There is the other story. There is June, still caught in her trauma, still trying to flee to safety – but there’s also Moira, running just as fast away from all her memories across the border, incapable of being touched, incapable of forming meaningful relationships to anyone except Luke and TBA. There is something low-key lovely about their share-house situation of shared trauma and hurt, but it also works as a reminder how hard it is to exist with this shared trauma in a society that doesn't comprehend it – and it’s a true story about survivors failing to thrive once they have reached safety because all of their memories still haunt them, and the people they love aren’t saved yet. There is hope, though: Luke’s clinging on to the idea that Canada may one day invade, that this day will come sooner rather than later (maybe the empty hope of a refugee who wants to go home) -  and TBA speaks her first words, “Blessed Be the Fruit Loops”. 

Random notes: 

A great use of Santigold in the beginning. Sometimes the music cues are too on the nose, but not this time. 

One of the most haunting scenes in this episode is when June finds herself in the warehouse where all the removed signage from the Boston area has gone: deliberately removed because reading isn’t allowed for women and it is so much harder to find your way out if there is nothing to guide you.
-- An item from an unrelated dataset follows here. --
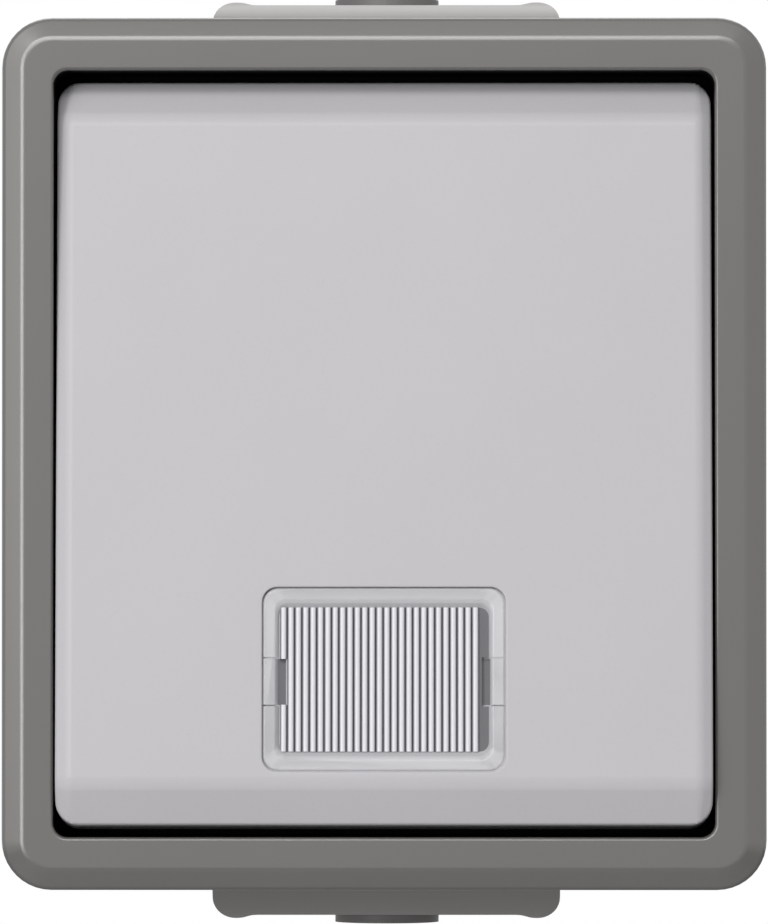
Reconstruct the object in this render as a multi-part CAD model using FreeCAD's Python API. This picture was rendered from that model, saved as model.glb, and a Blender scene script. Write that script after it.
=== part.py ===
import FreeCAD, Part
import math
import os

# Surface-mounting weatherproof rocker switch with a signal lamp behind a ribbed window.
# Millimetres. Each piece is modelled with x to the right, y up the wall and z out of it,
# from the middle of the box's back. At the end every piece is turned upright, so that z
# points up and the front faces -y.

# Cover frame
frame_width = 66.0
frame_height = 75.3
frame_corner_radius = 4.3
frame_border_side = 4.45
frame_border_end = 4.55
frame_rise = 13.5
frame_overlap = 2.5
frame_band_width = 1.8
frame_band_drop = 0.6
frame_crease_radius = 1.6
frame_edge_radius = 0.5
frame_skirt_wall = 1.4
frame_wall = 2.4
frame_front_wall = 2.0
reveal_wall = 1.25
opening_corner_radius = 1.25
opening_edge_radius = 0.3
ledge_width = 3.0
ledge_thickness = 1.7
lug_radius = 3.6

# Surface box
box_depth = 34.0
box_wall = 2.0
box_floor = 2.0
box_corner_radius = 3.0
frame_fit = 0.2
gasket_thickness = 1.2
fixing_inset = 6.5
fixing_slot_length = 6.0
fixing_slot_radius = 2.1

# Cable entry bosses, one at the top and one at the bottom
boss_half_width = 15.6
boss_reach = 5.0
boss_depth = 20.0
boss_shoulder_radius = 2.0
boss_ear_rise = 0.33
boss_ear_run = 2.0
boss_lip_depth = 13.6
boss_slope_bulge = 0.75
entry_height = 8.2
entry_bore_radius = 5.6
grommet_fit = 0.05
grommet_nose_radius = 4.7
grommet_nose_reach = 0.85
grommet_step = 0.8
grommet_flange_radius = 6.1
grommet_flange = 1.6
cable_radius = 4.0
grommet_membrane = 0.8

# Rocker: the rest position has its top pressed in
rocker_side_gap = 0.25
rocker_end_gap = 0.9
rocker_corner_radius = 1.9
rocker_setback = 2.0
rocker_bevel_run = 3.27
rocker_bevel_rise = 2.42
rocker_side_run = 1.1
rocker_side_rise = 0.7
rocker_crease_radius = 1.6
rocker_side_crease_radius = 1.0
rocker_edge_radius = 0.8
rocker_wall = 1.6
rocker_skirt_depth = 4.5
rocker_tilt = 4.0
hinge_setback = 2.0

# Window in the rocker. Its middle is this far above the rocker's lower end.
window_foot = 12.4
lens_width = 20.75
lens_height = 15.7
lens_corner_radius = 1.3
lens_flange_thickness = 0.9
lens_flange_width = 1.25
lens_body_corner_radius = 0.8
lens_pocket_depth = 0.6
lens_pocket_border_side = 1.0
lens_pocket_border_end = 0.95
lens_pocket_draft_side = 0.35
lens_pocket_draft_end = 0.7
lens_pocket_corner_radius = 1.0
lens_web = 0.9
lens_body_wall = 0.4
lens_depth = 2.9
lens_fit = 0.08
rib_count = 27
rib_pitch = 0.635
rib_height = 0.3
rib_shift = -0.38
tab_height = 4.1
tab_drop = 0.2
tab_slit = 0.15
tab_recess = 0.7
inlay_thickness = 0.5

# Rocker cradle, its trunnions and the plunger in its barrel
trunnion_radius = 1.5
trunnion_fit = 0.05
trunnion_length = 2.2
cradle_half_width = 7.9
cradle_half_height = 8.0
cradle_plate = 1.4
cradle_corner_radius = 1.0
cheek_thickness = 1.5
cheek_half_height = 3.0
cheek_drop = 1.7
barrel_radius = 3.4
barrel_clearance = 2.4
plunger_reach = 12.0
plunger_radius = 2.4
plunger_nose_radius = 1.4
plunger_nose_length = 1.7
plunger_body_length = 4.0
plunger_fit = 0.05
plunger_travel = 0.4
spring_radius = 1.75
spring_wire_radius = 0.22
spring_turns = 6
clip_half_width = 2.0
clip_thickness = 1.2
clip_hook = 0.65
clip_fit = 0.05

# Contact seesaw on its fulcrum
plunger_gap = 0.05
seesaw_tilt = 6.5
seesaw_rise = 2.45
seesaw_thickness = 1.0
seesaw_end_gap = 2.1
seesaw_half_width = 3.2
seesaw_cheek = 0.8
seesaw_cheek_half_height = 1.9
fulcrum_radius = 0.8
fulcrum_fit = 0.05
contact_inset = 1.7
contact_gap = 0.03
moving_rivet_radius = 1.5
moving_rivet_height = 0.9
rivet_dome_radius = 5.0
fixed_rivet_radius = 1.8

# Contact strips and their screw clamps
strip_drop = 2.8
strip_thickness = 0.8
strip_half_width = 2.1
pad_half_width = 2.4
terminal_inset = 4.5
terminal_y = 8.0
clamp_half_length = 2.5
clamp_half_width = 3.6
clamp_wall = 1.0
clamp_below = 3.0
clamp_above = 3.0
clamp_fit = 0.15
terminal_screw_radius = 1.6
terminal_head_radius = 2.8
terminal_head_height = 2.0
channel_fit = 0.1

# Moulded contact block and its cover
socket_post_gap = 2.0
socket_depth = 23.3
socket_corner_radius = 3.0
socket_clearance = 0.25
chamber_half_width = 5.0
chamber_lamp_gap = 0.2
insert_screw_inset = 3.7
insert_post_radius = 3.0
insert_flange = 4.0
cover_leg_margin = 0.8
cover_plate = 2.0
collar_half_width = 10.2
collar_half_height = 12.0
collar_wall = 2.0
collar_step = 1.2
collar_rise = 2.2
ear_half_height = 3.2
ear_top = 0.9
bearing_slot_half_width = 1.35
leg_half_width = 2.0
leg_thickness = 1.2
leg_length = 5.0
leg_hook = 0.6
leg_hook_height = 0.8
leg_inset = 4.4
leg_lamp_gap = 2.8

# Signal lamp
lamp_lead = 0.4
turret_half_width = 5.2
turret_half_height = 4.0
turret_wall = 1.0
turret_height = 3.7
holder_half_width = 4.1
holder_half_height = 2.9
holder_wall = 0.8
holder_flange = 1.0
holder_length = 11.0
lamp_radius = 1.9
lamp_length = 7.6
lamp_rise = 2.6
lamp_fit = 0.05
pin_spacing = 5.0
pin_radius = 0.5
pin_rise = 4.8
resistor_radius = 0.9
resistor_length = 3.6
tail_width = 1.8

# Screws and seal
screw_radius = 1.45
screw_fit = 0.05
screw_head_radius = 2.6
screw_head_height = 1.6
screw_head_edge = 0.6
screw_slot_width = 0.8
screw_slot_depth = 0.8
frame_screw_side_inset = 6.05
frame_screw_end_inset = 6.6
frame_screw_length = 16.0
insert_screw_tip_gap = 1.5
screw_post_radius = 3.3
seal_thickness = 0.8
seal_clearance = 0.6
seal_fit = 0.1
seal_sleeve = 0.4
seal_sleeve_lip = 0.8

# How far a cutting shape reaches past what it cuts
cut_margin = 1.0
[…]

It is what went wrong for Moira, that first time. 

I can’t help but always remember that Cherry Jones played a fictionalised version of Eileen Myles in Transparent

June throws Commander Waterford’s “Better never means better for everyone” in Nick’s face, who won’t quite admit that he is primarily concerned with saving his own child, rather than Hannah (which might be an impossible feat anyway, but gosh do I wish that this show did something else with this character).